Here’s the simple rule: If you don’t have written agreement on rights, you don’t have rights.
Types of Usage Rights Explained
There’s no universal “buying UGC rights” price. Rights vary based on:
- Exclusivity: Can the creator license the same content to competitors?
- Duration: How long can you use it (3 months? Forever?)
- Territory: Globally, or just the US?
- Usage context: Social ads, website, email, or all three?
- Media types: TikTok only, or any platform?
Here’s a framework:
| License Type | What You Get | Creator Can… | Typical Cost | Duration |
|---|---|---|---|---|
| Perpetual, Non-Exclusive | Use content indefinitely, all platforms, all purposes. Creator can license to others including competitors. | License to anyone | $100-300 | Forever |
| Perpetual, Exclusive | Unlimited use. Creator can’t license same content anywhere. | Nothing with this content | $500-2,000+ | Forever |
| Limited Term, Non-Exclusive | Use for 6-12 months, all platforms. Expires and reverts to creator. | License to others after expiration | $75-200 | 6-12 months |
| Limited Term, Exclusive | Exclusive use for 3-6 months. Reverts to creator after. | License to others after expiration | $300-800 | 3-6 months |
| Platform-Specific, Non-Exclusive | Use only on Instagram/TikTok/email. Not exclusive. | License elsewhere and to others | $50-150 | Varies |
| Organic Post Only | One social post, no ads. Non-exclusive. | Post wherever, license to others | $0-100 | One post, perpetual |
| Advertising Use Only | Ads only. No organic posts. Non-exclusive. | Can’t use in creator’s own ads | $150-400 | Campaign duration |
The takeaway: Cheaper licenses (non-exclusive, time-limited) are fine if you’re just testing. Exclusive perpetual costs more but gives you full control and prevents competitors from using the same content.

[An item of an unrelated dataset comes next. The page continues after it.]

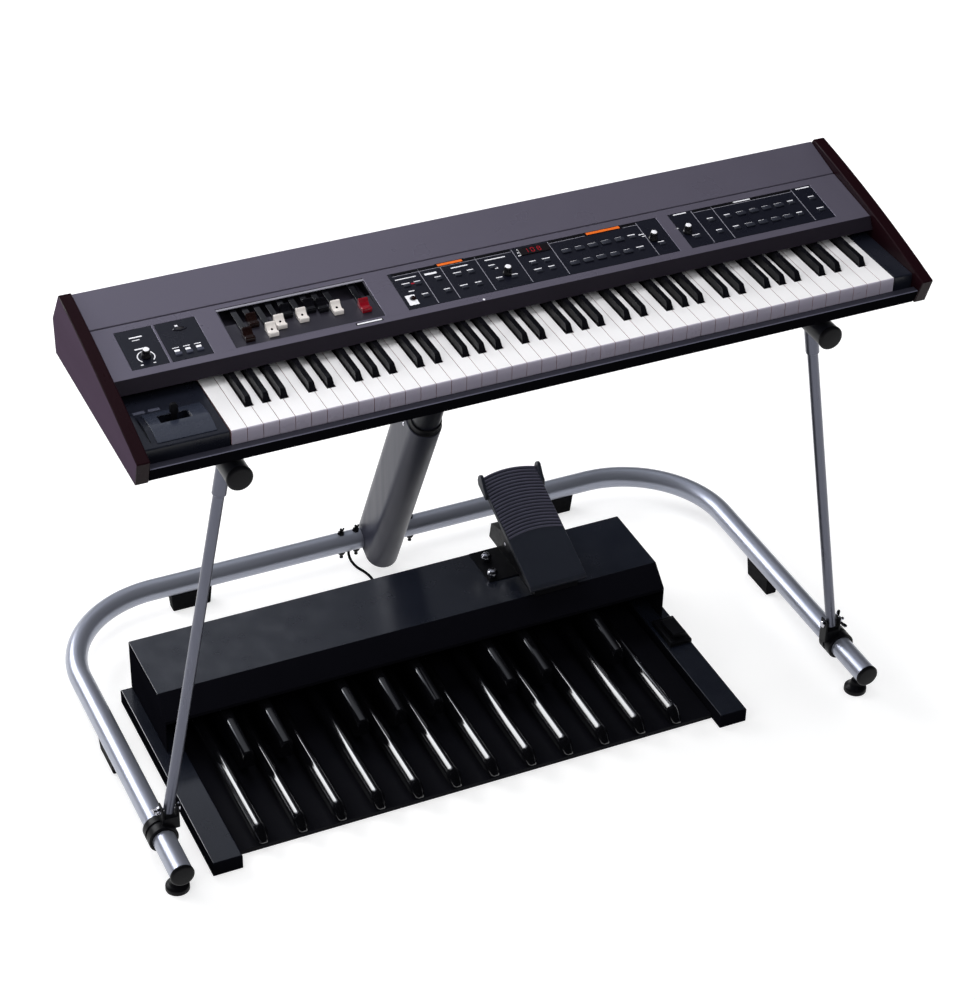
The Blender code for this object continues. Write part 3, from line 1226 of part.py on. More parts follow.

Organic vs. Paid UGC: Different Rights, Different Rules
Here’s where most brands get confused. Using content organically (regular social posts) vs. in ads requires different agreements.
Organic Content Rights
A creator posts a testimonial on your Instagram feed. This is organic usage.
What you need: Permission to repost their content on your channels. That’s it.
The license can be simple: “You can repost this content on your social channels indefinitely. You can’t modify it. Creator keeps copyright.”
Cost: Usually $50-150 or even free if the creator is excited about your brand.
Duration: Can be perpetual. Creators are usually fine with testimonials living on your feed forever.
Exclusivity: Doesn’t matter much for organic. The same creator posting a testimonial on 5 brands’ feeds is normal.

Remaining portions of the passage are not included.